"
Qu'est-ce que tomber amoureux ? C'est l'état naissant d'un mouvement collectif à deux" (p9). Ainsi commence ce livre célèbre du psycho-sociologue Francesco Alberoni "
Innamoramento e amore" qui avait attiré l'attention en 1979 sur les similitudes entre mouvements
sociaux et coups de foudre, réfutant ainsi le fait que l'amour serait
un repli sur la sphère privée alors que les mouvements sociaux
sont si propices à tomber amoureux. En effet, comme les mouvements
révolutionnaires, l'amour est une force de transformation de la vie
quotidienne, de renouveau, de renaissance, de résurrection qui nous
sauve du désespoir et de la solitude. Il est donc bien ridicule que
certains partis qui se croient révolutionnaires prétendent
exclure l'amour de leurs rangs, sous prétexte de son supposé égoïsme
à deux et son caractère incontrôlable. Nous
devrions faire au contraire une nouvelle
alliance
entre l'amour et la révolution, redevenir libres ensemble, briser
nos liens et notre isolement en affrontant sérieusement les risques
de l'institutionnalisation comme fin de l'histoire d'amour ou du soulèvement
populaire pour continuer l'aventure collective, pour continuer à nous
aimer et à refaire le monde, pour continuer à aimer la vie.

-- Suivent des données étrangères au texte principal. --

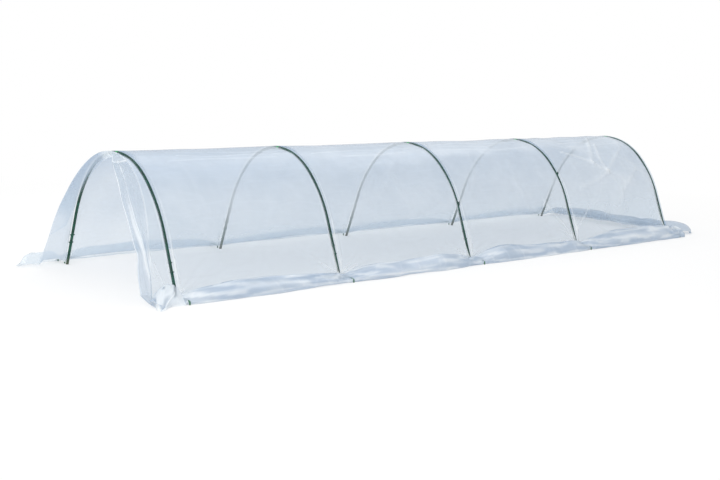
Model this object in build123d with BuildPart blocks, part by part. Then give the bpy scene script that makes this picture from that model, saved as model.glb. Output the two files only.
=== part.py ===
"""Low garden polytunnel: five bent hoops, a film cover drawn over them, pegged skirts and gathered ends."""

import os
from math import cos, radians, sin

from build123d import *

os.makedirs("parts", exist_ok=True)

# Frame, in millimetres. The tunnel runs along X with its open end at -X, and stands on Z = 0.
BAY = 750.0  # spacing of the hoops
BAYS = 4
TUBE_R = 5.5
CROWN_R = 315.0  # radius of the tube's axis over the top of a hoop
CROWN_TURN = 44.0  # degrees that the crown arc turns on each side
SHOULDER_R = 520.0
LEG_LEAN = 69.0  # degrees of a leg above the ground
LEG_LENGTH = 230.0  # straight foot of each hoop
REACH_NEAR = 180.0  # how far the film lies on the ground before the first hoop
REACH_FAR = 230.0  # and past the last hoop

# Fittings
JOINER_WALL = 1.0
JOINER_TURN = 1.3  # degrees on each side of the crown
WEB = 1.0  # stop between the two tubes
SEAT = 0.15  # clearance of a tube in its joiner
STOP_HEIGHTS = (97.0, 129.0)  # moulded stops above the ground
STOP_R = 7.0
STOP_T = 4.0
EAR_SPAN = 21.0
PEG_R = 3.0
PEG_INNER = 22.0  # start of a peg's bar, outside the foot of the leg
PEG_SPAN = 62.0
PEG_TOP = 17.0

# Film
CLEAR = 0.3  # gap that keeps the soft solids off their neighbours
FILM = 2.0
SKIRT_TOP = 62.0
HEM_OUT = 95.0  # hem of the skirt outside the hoop's foot
SLOPE_TOP = 24.0  # overhang of the near end at the crown
SLOPE_FOOT = 110.0  # and at the ground
FOLD_TOP = 60.0  # height of the puffed fold at the far end
CURTAIN_EDGE = 120.0  # free edge of the curtain on the ground, inside the hoop's foot
FILM_IN = TUBE_R + JOINER_WALL + CLEAR
FILM_OUT = FILM_IN + FILM

LENGTH = BAY * BAYS
X_FIRST = -(LENGTH + REACH_NEAR + REACH_FAR) / 2 + REACH_NEAR
X_LAST = X_FIRST + LENGTH
HOOPS = [X_FIRST + BAY * i for i in range(BAYS + 1)]

A1 = radians(CROWN_TURN)
A2 = radians(LEG_LEAN)
FOOT_Y = CROWN_R * sin(A1) + SHOULDER_R * (sin(A2) - sin(A1)) + LEG_LENGTH * cos(A2)
CROWN_Z = CROWN_R * (1 - cos(A1)) + SHOULDER_R * (cos(A1) - cos(A2)) + LEG_LENGTH * sin(A2)
HEM_Y = FOOT_Y + HEM_OUT
FOOT_CLEAR = (FILM_OUT + CLEAR) / sin(A2)  # outer face of the film at the ground, from the foot
HEM_WIDE = HEM_OUT - FOOT_CLEAR


def leg_y(z, out=0.0):
    """Distance from the middle of a line that runs beside the leg's axis, `out` mm outside it."""
    return FOOT_Y - z * cos(A2) / sin(A2) + out / sin(A2)


def half_arch(side, out=0.0, foot=0.0):
    """Half a hoop's curve from crown to ground, in a YZ sketch, `out` mm outside the tube's axis."""
    turn = -side
    crown = JernArc((0, CROWN_Z + out), (side, 0), CROWN_R + out, turn * CROWN_TURN)
    shoulder = JernArc(crown @ 1, crown % 1, SHOULDER_R + out, turn * (LEG_LEAN - CROWN_TURN))
    return Line(shoulder @ 1, (side * leg_y(foot, out), foot))


def film_face(foot, sides=(1, -1)):
    """The film's section over one or both halves of the hoop, in the sketch in hand."""
    with BuildLine() as outline:
        for side in sides:
            outer = half_arch(side, FILM_OUT, foot)
            inner = half_arch(side, FILM_IN, foot)
            Line(outer @ 1, inner @ 1)
        if len(sides) == 1:
            Line((0, CROWN_Z + FILM_OUT), (0, CROWN_Z + FILM_IN))
    make_face(outline.edges())


def export(solid, node):
    solid.label = node
    export_step(solid, "parts/" + node + ".step")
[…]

Dans la grisaille du présent, nous attendons
un jour nouveau, une vie nouvelle, un printemps nouveau, une rédemption,
un rachat, une revanche, une révolte. 180
De nombreuses expériences, la solidarité, la joie de vivre, le renouveau sont analogues. 10
Toutes ces réactions, Weber les attribue au chef,
à ses qualités de chef. En réalité, il commet
l'erreur que fait chacun de nous lorsqu'il tombe amoureux : celle d'imputer
l'expérience extraordinaire qu'il est en train de vivre aux qualités
de l'être aimé [...] C'est dans ces moments, enfin, que surgit
un "nous" collectif nouveau, composé uniquement de deux personnes
unies par l'amour. 12
Le couple amoureux "se reconnaît" dans le mouvement collectif et tend à se fondre en lui. 171
L'amour est donc plus fréquent à l'aube des grands mouvements,
souvent il les précède. [...] Qui alors répand l'idée
selon laquelle l'amour serait un mouvement égoïste et fermé
? L'institution politique, idéologique ou religieuse qui prétend
exercer un contrôle total sur les individus. 175
Tomber amoureux ne correspond pas au désir d'aimer une personne belle
ou intéressante ; mais à celui de reconstruire la société,
de voir le monde d'un oeil nouveau. 82
L'éros est une force révolutionnaire même si elle se
limite à deux personnes. Et dans la vie, on fait peu de révolutions.
20
L'amour est une révolution : plus l'ordre des choses
est complexe, articulé et riche, plus terrible en est le bouleversement,
plus difficile, dangereux et risqué le processus. 109
Personne ne tombe amoureux s'il est, même partiellement, satisfait
de ce qu'il a et de ce qu'il est. L'amour naît d'une surcharge dépressive
qui se caractérise par l'impossibilité de trouver dans l'existence
quotidienne quelque chose qui vaille la peine. Le "symptôme" de la
prédisposition à l'amour n'est pas le désir conscient
de tomber amoureux, ni le désir intense d'enrichir l'existence ; mais
le sentiment profond de ne pas exister, de n'avoir aucune valeur et la honte
de ne pas en avoir. Le sentiment du néant et la honte de sa propre
nullité : tels sont les signes avant-coureurs de l'état amoureux.
79
La surcharge dépressive précède tous les mouvements
collectifs tout comme elle précède l'amour naissant [...] La
conséquence c'est que le mouvement collectif (l'amour à l'état
naissant) frappe toujours à l'improviste. 29
Il est possible de rendre quelqu'un amoureux si, au bon moment, une personne
se présente et lui témoigne une profonde compréhension,
si elle le conforte dans sa volonté de renouveau, si elle le pousse
dans cette direction, si elle l'encourage, si elle se déclare prête
à partager le risque du futur en le soutenant, en restant à
ses côtés, quoiqu'il arrive et pour toujours. 83
L'état naissant a le pouvoir de réveiller chez les autres les
propriétés qui sont les siennes. Quand une personne tombe amoureuse
d'une autre, elle provoque toujours chez elle un éveil, une émotion.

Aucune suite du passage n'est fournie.